— REQUIREMENT —
Exactly the lines from the start of the data through the line containing "plain tapered tumbler." should be output, with both ends kept and nothing added.
————————
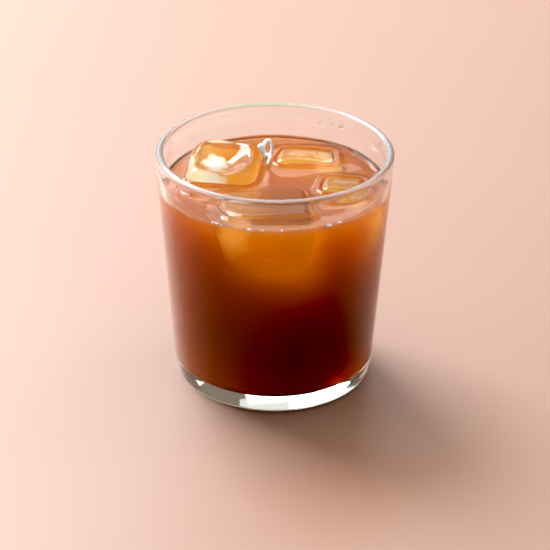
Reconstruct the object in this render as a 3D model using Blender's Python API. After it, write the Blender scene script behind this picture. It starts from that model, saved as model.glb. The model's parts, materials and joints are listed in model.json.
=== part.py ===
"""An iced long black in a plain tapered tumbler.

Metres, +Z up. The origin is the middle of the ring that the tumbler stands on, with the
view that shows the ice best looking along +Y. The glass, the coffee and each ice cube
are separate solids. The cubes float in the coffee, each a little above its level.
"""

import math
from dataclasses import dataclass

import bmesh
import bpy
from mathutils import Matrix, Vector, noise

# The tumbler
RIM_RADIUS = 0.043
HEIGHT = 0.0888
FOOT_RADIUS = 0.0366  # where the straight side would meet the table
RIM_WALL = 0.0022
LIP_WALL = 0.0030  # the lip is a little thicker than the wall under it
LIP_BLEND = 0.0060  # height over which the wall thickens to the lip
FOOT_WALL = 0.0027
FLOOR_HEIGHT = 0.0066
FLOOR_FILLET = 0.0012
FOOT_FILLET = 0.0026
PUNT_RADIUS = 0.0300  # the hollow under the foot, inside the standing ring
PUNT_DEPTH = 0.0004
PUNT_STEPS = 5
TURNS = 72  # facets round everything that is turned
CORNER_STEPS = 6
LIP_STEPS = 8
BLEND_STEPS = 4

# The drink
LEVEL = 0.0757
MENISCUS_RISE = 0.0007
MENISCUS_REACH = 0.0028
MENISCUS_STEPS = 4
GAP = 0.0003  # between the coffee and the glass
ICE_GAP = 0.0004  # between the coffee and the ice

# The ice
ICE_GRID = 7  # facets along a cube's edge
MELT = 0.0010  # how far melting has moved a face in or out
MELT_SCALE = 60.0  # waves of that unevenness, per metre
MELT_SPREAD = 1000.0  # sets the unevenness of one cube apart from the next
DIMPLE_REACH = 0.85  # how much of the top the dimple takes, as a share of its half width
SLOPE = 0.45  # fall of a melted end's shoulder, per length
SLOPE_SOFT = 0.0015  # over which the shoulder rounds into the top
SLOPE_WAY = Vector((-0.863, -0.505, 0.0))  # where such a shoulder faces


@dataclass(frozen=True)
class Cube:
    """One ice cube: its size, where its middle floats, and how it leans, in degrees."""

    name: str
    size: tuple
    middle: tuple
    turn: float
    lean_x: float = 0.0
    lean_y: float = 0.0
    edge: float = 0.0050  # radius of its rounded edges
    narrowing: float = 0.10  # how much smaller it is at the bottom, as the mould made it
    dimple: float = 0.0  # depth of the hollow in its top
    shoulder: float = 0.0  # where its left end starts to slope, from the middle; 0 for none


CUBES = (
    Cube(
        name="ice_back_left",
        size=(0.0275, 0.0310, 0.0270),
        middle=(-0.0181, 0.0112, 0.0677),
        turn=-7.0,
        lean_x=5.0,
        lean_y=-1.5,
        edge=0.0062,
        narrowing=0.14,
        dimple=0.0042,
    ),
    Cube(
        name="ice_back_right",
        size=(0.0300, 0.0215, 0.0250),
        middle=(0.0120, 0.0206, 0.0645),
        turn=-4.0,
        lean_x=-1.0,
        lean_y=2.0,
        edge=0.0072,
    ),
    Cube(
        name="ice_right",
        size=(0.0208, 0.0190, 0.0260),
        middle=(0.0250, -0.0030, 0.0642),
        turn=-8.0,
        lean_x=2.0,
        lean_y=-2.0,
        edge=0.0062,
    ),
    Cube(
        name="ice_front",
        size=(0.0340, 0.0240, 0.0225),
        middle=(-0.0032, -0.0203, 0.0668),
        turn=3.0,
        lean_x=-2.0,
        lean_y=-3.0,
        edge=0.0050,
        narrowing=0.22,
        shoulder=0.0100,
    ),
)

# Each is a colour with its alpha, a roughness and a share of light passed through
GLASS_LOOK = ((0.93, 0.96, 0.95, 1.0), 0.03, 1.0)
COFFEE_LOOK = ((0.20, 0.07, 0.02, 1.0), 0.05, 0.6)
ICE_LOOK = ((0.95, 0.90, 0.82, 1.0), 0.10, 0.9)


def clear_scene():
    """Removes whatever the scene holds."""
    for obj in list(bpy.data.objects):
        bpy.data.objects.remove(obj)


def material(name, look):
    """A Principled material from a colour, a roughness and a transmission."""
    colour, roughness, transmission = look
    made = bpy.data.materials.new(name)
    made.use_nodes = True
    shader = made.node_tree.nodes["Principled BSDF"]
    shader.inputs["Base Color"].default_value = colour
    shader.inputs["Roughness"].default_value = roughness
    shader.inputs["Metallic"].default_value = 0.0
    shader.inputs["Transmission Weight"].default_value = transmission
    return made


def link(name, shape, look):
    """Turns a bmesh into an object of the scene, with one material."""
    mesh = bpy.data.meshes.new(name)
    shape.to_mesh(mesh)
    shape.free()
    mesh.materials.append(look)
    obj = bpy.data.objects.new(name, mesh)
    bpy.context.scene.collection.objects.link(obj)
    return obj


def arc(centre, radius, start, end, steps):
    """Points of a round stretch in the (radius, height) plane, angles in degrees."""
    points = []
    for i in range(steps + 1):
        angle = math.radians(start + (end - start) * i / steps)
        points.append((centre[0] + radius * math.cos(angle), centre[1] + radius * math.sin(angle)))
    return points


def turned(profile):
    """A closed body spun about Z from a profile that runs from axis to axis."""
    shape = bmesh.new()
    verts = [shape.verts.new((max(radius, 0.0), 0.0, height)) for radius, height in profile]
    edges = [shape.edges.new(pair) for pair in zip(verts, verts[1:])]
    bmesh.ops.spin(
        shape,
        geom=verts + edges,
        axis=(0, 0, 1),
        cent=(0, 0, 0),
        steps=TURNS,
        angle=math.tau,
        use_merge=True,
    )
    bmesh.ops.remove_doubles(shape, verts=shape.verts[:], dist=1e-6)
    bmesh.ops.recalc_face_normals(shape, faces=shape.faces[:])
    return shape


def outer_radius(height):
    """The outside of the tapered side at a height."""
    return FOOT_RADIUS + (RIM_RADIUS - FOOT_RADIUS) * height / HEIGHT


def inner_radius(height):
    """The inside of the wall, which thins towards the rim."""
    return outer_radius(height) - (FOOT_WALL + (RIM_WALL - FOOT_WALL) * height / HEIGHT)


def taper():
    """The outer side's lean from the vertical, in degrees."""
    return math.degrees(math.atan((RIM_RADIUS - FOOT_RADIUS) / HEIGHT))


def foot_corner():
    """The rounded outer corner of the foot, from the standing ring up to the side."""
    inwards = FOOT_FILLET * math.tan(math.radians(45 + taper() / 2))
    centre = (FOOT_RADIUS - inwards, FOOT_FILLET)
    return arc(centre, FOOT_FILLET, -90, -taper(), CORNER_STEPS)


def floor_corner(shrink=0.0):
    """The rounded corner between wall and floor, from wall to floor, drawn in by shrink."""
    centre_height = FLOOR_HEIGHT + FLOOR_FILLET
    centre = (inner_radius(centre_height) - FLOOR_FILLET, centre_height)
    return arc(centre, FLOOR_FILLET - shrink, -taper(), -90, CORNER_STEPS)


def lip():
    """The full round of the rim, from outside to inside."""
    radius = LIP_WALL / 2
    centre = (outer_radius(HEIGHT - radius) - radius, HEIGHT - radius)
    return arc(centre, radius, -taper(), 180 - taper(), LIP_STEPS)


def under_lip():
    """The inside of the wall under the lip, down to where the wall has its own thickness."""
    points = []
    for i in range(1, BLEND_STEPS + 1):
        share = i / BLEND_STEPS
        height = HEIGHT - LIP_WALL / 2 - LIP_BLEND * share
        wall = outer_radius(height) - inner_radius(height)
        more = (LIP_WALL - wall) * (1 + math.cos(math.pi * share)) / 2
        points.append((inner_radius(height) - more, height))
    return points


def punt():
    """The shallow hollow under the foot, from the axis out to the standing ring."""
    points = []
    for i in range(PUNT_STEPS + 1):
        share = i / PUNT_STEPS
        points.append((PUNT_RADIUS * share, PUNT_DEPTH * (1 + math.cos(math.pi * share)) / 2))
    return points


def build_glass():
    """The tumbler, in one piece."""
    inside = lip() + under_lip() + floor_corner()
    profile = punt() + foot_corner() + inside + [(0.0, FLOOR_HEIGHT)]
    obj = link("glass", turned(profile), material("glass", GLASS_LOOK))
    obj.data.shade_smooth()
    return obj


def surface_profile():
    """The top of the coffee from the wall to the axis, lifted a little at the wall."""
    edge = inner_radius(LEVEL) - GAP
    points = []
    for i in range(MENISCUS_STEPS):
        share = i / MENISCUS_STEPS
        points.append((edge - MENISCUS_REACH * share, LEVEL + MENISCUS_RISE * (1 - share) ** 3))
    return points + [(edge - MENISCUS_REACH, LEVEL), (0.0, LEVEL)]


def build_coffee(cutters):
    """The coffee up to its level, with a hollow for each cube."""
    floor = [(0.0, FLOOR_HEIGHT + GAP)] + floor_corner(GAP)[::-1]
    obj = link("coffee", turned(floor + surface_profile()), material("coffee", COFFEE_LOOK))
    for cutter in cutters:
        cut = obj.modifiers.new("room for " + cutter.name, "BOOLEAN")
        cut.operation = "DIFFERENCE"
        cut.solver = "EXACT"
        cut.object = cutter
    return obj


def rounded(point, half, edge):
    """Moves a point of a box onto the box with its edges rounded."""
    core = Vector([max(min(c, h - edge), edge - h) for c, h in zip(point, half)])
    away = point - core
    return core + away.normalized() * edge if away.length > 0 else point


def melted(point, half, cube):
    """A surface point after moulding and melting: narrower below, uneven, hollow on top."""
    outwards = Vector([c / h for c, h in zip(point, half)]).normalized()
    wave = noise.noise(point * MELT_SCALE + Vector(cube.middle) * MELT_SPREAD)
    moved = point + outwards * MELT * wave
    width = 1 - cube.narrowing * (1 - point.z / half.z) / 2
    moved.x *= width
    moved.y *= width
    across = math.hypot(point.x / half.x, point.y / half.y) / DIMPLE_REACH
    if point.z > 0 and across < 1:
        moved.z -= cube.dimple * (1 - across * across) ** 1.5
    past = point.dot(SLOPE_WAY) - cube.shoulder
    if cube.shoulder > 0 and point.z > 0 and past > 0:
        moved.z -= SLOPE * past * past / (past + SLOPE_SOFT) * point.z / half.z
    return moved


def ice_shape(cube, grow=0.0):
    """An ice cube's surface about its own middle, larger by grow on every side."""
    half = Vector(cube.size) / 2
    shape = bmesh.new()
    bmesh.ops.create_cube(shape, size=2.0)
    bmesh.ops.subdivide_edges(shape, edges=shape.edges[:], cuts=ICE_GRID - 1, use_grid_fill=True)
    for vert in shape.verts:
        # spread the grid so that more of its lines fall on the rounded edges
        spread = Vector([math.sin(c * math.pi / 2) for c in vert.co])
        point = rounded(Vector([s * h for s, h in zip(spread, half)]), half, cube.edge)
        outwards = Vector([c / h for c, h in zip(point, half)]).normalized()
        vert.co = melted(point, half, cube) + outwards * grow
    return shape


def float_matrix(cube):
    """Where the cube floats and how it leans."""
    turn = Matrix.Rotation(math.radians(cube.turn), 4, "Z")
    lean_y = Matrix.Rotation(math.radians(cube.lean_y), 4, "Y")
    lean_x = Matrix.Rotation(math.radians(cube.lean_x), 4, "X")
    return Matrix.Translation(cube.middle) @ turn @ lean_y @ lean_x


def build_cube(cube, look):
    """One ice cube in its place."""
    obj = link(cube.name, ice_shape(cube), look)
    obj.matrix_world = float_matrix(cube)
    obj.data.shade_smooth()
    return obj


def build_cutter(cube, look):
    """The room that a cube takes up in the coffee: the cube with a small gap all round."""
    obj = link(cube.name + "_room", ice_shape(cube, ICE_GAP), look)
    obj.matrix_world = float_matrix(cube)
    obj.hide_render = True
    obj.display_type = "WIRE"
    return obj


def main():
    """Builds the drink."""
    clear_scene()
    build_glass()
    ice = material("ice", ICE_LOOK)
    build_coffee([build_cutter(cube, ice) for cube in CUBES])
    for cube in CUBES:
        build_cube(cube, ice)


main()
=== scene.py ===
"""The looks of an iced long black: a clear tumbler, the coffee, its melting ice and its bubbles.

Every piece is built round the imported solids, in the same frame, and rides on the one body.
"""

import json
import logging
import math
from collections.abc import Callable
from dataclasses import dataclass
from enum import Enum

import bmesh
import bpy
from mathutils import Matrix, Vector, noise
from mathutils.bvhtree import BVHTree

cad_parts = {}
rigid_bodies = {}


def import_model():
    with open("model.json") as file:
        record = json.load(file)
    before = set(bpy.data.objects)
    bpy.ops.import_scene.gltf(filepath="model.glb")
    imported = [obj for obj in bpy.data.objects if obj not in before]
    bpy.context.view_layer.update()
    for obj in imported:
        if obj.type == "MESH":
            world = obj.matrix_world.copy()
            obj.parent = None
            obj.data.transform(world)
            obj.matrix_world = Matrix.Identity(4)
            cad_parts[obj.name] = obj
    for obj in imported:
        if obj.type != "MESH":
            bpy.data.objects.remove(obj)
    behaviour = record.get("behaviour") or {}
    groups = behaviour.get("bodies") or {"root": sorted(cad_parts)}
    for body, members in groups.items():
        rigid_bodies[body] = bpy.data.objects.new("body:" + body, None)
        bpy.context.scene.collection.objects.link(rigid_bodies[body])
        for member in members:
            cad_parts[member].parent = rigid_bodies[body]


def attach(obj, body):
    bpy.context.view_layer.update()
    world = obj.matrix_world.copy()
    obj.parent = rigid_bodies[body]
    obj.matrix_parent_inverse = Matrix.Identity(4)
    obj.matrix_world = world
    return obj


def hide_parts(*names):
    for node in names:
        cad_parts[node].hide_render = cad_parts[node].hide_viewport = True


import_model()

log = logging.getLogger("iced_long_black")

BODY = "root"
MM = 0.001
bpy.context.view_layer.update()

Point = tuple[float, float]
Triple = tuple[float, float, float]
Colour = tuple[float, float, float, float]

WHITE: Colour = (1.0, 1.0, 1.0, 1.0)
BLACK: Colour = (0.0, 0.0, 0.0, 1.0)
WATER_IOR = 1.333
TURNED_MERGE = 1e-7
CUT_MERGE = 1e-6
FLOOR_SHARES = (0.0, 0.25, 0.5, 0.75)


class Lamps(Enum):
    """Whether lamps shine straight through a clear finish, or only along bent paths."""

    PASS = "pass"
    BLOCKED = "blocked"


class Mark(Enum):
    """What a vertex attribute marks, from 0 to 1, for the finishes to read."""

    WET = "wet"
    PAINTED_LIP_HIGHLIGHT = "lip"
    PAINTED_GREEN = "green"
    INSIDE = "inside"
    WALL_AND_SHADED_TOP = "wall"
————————
— ANSWER FOR THE TASK —
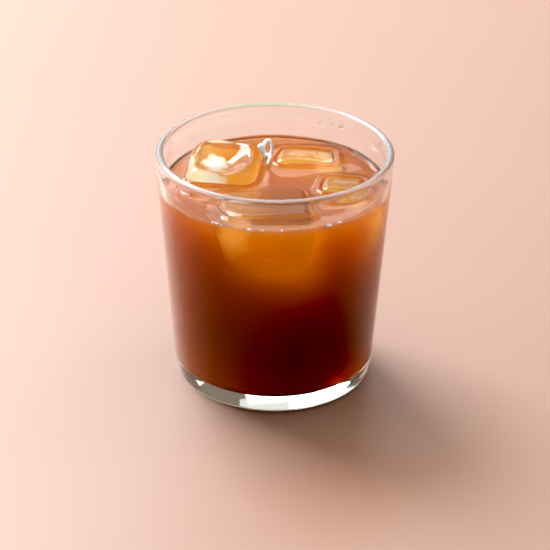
Reconstruct the object in this render as a 3D model using Blender's Python API. After it, write the Blender scene script behind this picture. It starts from that model, saved as model.glb. The model's parts, materials and joints are listed in model.json.
=== part.py ===
"""An iced long black in a plain tapered tumbler.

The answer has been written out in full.